### Aim:
Transcribe only the lines from the line with "cad_parts[node].hide_render = cad_parts[node].hide_viewport" through the line with "return smooth((np.asarray(x, float)", exactly, counting both of those lines as part of the stretch.

### Supplied information:
* * * * * * *

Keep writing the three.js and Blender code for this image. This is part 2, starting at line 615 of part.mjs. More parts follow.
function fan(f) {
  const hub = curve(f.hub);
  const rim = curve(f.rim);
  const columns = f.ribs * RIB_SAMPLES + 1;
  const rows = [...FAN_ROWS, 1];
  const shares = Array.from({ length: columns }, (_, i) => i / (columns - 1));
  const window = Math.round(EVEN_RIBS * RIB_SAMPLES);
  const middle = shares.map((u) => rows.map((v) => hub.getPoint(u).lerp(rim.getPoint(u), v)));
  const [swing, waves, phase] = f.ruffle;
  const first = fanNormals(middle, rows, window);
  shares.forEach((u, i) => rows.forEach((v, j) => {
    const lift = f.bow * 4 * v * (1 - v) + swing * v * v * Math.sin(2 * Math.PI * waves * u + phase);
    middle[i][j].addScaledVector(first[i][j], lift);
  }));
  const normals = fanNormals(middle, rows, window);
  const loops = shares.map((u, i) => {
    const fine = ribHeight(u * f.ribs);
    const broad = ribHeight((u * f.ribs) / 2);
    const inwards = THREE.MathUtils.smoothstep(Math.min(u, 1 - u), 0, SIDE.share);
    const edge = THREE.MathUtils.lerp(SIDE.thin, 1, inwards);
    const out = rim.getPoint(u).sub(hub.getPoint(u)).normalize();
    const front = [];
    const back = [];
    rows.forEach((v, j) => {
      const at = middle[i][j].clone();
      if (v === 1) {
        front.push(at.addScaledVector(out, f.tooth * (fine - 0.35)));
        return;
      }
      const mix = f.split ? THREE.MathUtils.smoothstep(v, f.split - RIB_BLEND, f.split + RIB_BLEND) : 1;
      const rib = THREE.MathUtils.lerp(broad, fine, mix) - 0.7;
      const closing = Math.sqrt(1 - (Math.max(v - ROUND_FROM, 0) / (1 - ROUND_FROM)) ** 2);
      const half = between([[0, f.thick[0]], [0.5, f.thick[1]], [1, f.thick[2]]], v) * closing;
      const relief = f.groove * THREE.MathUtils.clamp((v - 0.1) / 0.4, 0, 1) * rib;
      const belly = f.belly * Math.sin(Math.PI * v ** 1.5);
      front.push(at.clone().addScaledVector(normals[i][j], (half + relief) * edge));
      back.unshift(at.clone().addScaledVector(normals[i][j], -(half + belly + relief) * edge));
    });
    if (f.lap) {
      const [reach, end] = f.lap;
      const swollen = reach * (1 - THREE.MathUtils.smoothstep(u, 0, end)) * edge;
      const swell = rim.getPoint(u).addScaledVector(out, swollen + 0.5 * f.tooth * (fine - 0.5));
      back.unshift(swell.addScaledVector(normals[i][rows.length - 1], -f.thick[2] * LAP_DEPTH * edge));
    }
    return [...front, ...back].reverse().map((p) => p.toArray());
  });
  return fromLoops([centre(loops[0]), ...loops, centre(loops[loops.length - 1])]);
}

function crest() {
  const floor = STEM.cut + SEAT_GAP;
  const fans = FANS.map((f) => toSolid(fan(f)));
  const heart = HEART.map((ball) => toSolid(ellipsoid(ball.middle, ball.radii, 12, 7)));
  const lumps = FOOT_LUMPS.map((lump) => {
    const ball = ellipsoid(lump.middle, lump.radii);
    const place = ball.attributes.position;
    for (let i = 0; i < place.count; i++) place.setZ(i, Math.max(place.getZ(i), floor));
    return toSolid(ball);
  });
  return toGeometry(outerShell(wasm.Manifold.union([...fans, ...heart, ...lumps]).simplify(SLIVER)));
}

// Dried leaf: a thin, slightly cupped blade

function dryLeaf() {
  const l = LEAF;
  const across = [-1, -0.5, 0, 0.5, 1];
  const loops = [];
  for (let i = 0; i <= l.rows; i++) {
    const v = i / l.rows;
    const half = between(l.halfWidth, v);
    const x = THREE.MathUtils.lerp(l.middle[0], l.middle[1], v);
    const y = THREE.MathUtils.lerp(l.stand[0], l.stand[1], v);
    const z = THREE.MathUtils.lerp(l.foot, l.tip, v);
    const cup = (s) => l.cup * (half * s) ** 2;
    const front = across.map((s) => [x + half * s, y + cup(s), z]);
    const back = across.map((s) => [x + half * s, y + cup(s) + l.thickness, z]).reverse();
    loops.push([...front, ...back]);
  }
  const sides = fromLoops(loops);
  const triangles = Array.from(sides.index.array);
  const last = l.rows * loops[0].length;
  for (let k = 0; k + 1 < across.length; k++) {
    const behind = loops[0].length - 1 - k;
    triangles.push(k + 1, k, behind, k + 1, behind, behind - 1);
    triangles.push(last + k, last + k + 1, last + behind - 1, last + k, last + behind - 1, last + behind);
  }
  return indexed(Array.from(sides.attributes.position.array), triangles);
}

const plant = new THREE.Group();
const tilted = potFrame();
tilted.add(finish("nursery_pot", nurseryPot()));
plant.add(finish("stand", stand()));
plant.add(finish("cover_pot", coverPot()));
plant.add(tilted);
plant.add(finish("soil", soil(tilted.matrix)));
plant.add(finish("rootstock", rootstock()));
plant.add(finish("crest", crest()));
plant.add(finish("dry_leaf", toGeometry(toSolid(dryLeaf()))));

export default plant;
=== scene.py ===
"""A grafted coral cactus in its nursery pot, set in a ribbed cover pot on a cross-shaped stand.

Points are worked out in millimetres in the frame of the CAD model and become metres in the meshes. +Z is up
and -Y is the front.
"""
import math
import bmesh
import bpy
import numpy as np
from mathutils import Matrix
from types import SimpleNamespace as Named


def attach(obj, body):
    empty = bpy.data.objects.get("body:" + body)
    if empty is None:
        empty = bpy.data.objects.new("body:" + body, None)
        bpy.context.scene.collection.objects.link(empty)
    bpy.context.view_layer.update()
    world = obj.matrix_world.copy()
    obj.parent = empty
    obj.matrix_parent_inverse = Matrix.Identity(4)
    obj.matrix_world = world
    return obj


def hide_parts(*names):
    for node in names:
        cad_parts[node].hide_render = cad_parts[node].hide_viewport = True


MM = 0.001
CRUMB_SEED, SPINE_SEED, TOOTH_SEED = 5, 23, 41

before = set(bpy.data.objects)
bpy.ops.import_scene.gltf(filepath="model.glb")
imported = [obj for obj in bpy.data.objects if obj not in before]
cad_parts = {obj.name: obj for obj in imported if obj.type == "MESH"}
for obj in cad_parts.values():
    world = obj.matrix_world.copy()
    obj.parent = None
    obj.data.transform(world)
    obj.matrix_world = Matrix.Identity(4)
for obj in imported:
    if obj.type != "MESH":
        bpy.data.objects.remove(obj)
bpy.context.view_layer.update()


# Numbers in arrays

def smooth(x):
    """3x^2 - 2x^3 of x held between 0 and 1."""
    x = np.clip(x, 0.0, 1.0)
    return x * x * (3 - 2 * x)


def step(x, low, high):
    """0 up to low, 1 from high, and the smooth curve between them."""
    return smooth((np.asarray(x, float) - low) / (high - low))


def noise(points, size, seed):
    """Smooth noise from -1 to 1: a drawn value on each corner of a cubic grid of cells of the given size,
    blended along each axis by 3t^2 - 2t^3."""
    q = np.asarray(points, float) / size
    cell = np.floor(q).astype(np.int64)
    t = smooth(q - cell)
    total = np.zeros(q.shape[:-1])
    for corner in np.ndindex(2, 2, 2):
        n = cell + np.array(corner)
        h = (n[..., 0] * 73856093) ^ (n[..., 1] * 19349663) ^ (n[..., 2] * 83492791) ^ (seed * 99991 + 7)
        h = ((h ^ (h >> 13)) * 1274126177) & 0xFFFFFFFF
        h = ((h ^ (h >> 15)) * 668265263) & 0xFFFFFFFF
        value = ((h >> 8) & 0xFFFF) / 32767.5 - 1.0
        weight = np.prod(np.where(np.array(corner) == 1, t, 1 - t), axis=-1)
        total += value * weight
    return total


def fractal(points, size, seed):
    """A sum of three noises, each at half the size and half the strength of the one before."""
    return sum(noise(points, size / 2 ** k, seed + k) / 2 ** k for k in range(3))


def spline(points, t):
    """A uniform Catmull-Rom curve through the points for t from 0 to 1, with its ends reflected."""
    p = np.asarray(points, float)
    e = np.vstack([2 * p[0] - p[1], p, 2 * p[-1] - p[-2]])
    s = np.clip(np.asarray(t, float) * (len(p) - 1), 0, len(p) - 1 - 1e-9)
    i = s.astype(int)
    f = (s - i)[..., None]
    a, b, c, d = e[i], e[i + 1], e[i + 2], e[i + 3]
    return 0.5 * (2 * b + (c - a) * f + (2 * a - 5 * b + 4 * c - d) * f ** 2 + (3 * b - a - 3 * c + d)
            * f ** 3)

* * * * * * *

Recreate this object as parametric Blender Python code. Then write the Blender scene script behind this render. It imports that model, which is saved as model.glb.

* * * * * * *

### Completed exercise:
        cad_parts[node].hide_render = cad_parts[node].hide_viewport = True


MM = 0.001
CRUMB_SEED, SPINE_SEED, TOOTH_SEED = 5, 23, 41

before = set(bpy.data.objects)
bpy.ops.import_scene.gltf(filepath="model.glb")
imported = [obj for obj in bpy.data.objects if obj not in before]
cad_parts = {obj.name: obj for obj in imported if obj.type == "MESH"}
for obj in cad_parts.values():
    world = obj.matrix_world.copy()
    obj.parent = None
    obj.data.transform(world)
    obj.matrix_world = Matrix.Identity(4)
for obj in imported:
    if obj.type != "MESH":
        bpy.data.objects.remove(obj)
bpy.context.view_layer.update()


# Numbers in arrays

def smooth(x):
    """3x^2 - 2x^3 of x held between 0 and 1."""
    x = np.clip(x, 0.0, 1.0)
    return x * x * (3 - 2 * x)


def step(x, low, high):
    """0 up to low, 1 from high, and the smooth curve between them."""
    return smooth((np.asarray(x, float) - low) / (high - low))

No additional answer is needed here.